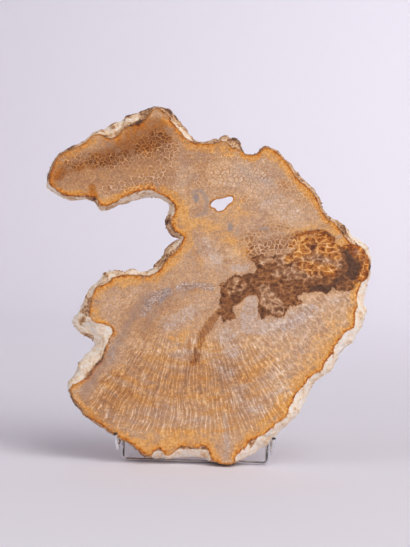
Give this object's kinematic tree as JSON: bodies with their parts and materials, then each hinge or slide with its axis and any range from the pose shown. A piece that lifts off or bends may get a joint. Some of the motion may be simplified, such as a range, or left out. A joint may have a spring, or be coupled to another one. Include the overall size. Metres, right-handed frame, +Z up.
{
  "type": "polished fossil coral slab on a display stand",
  "caption": "Hook-shaped slab sawn from a fossil coral head, polished faces and rough rind, leaning upright on a bent-rod stand.",
  "frame": {"origin": "on the floor under the middle of the whole object", "axes": "+Z up, the polished front faces -Y and leans back 6 degrees, +X to the right as seen from the front"},
  "size_m": [0.3328, 0.1422, 0.3579],
  "materials": {
    "coral": "agatized coral, sawn faces polished, rim left as rough chalky rind",
    "chrome": "bright chrome-plated rod",
    "black_plastic": "black moulded plug"
  },
  "bodies": {
    "root": {"coral_slab": "coral", "back_frame": "chrome", "rear_leg": "chrome", "left_hook": "chrome", "right_hook": "chrome", "left_cap": "black_plastic", "right_cap": "black_plastic"}
  },
  "joints": []
}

###

• _Task objective_
Extract the complete listing above, reproducing each line exactly.

• _Task solution_
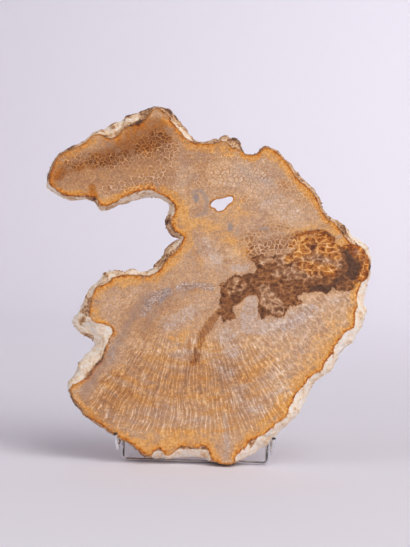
Give this object's kinematic tree as JSON: bodies with their parts and materials, then each hinge or slide with its axis and any range from the pose shown. A piece that lifts off or bends may get a joint. Some of the motion may be simplified, such as a range, or left out. A joint may have a spring, or be coupled to another one. Include the overall size. Metres, right-handed frame, +Z up.
{
  "type": "polished fossil coral slab on a display stand",
  "caption": "Hook-shaped slab sawn from a fossil coral head, polished faces and rough rind, leaning upright on a bent-rod stand.",
  "frame": {"origin": "on the floor under the middle of the whole object", "axes": "+Z up, the polished front faces -Y and leans back 6 degrees, +X to the right as seen from the front"},
  "size_m": [0.3328, 0.1422, 0.3579],
  "materials": {
    "coral": "agatized coral, sawn faces polished, rim left as rough chalky rind",
    "chrome": "bright chrome-plated rod",
    "black_plastic": "black moulded plug"
  },
  "bodies": {
    "root": {"coral_slab": "coral", "back_frame": "chrome", "rear_leg": "chrome", "left_hook": "chrome", "right_hook": "chrome", "left_cap": "black_plastic", "right_cap": "black_plastic"}
  },
  "joints": []
}